I testified alongside Craig Johnstone, the former foreign service officer whose struggle to evacuate his Vietnamese employees during the fall of Saigon in 1975 was rewarded by the State Department with a warrant for his arrest. He recounted the lesson of Vietnam: “We stepped up to it too late in Vietnam in many respects, but we did step up to it, and we need to be sure that we are ready this time . . . and that we leave the situation honorably.”
I implored the Obama administration not to repeat the mistakes of the Bush White House in Iraq by basing its plans upon wishful, best-case scenarios. While “reconciliation, reintegration, and normalcy” were nice goals, the stigma borne by those who worked for us would probably last a generation.
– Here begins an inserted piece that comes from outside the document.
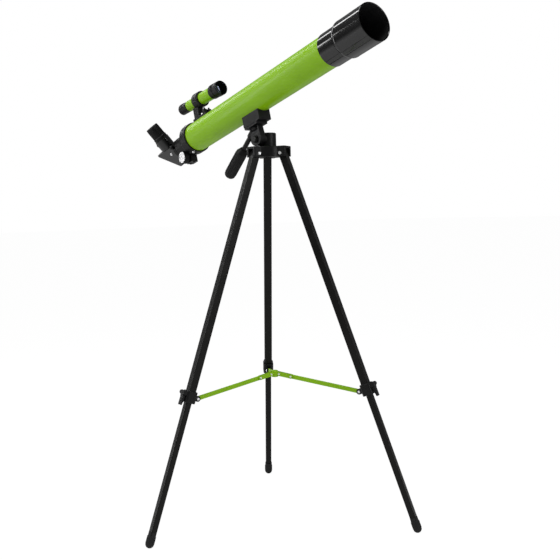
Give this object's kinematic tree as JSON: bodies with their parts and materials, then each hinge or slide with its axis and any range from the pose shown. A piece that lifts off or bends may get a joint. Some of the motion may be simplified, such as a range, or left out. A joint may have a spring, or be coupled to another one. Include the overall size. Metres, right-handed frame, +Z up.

Why not plan to use some of the twenty thousand unused Special Immigrant Visa slots to bring them back with us?
Alcee Hastings’s legislation cleared the House within weeks of the release of Tragedy on the Horizon but stalled for nearly six months in the Senate due to the fight over the repeal of the military’s “don’t ask, don’t tell” policy.
In January 2011, the Hastings legislation cleared the Senate as part of a major defense funding bill. I was exhausted from watching the little shrub of hope sprout and wither each year, but I approached the last year of the war in Iraq with guarded optimism. The challenge of raising funds for a cause related to a forgotten war had forced me to lay off half my team and halve the salaries of those that remained, but I knew that the List Project had to continue until the bitter end.
When Obama signed the bill, a 120-day deadline for the administration’s preparation of the Guam option was set into motion.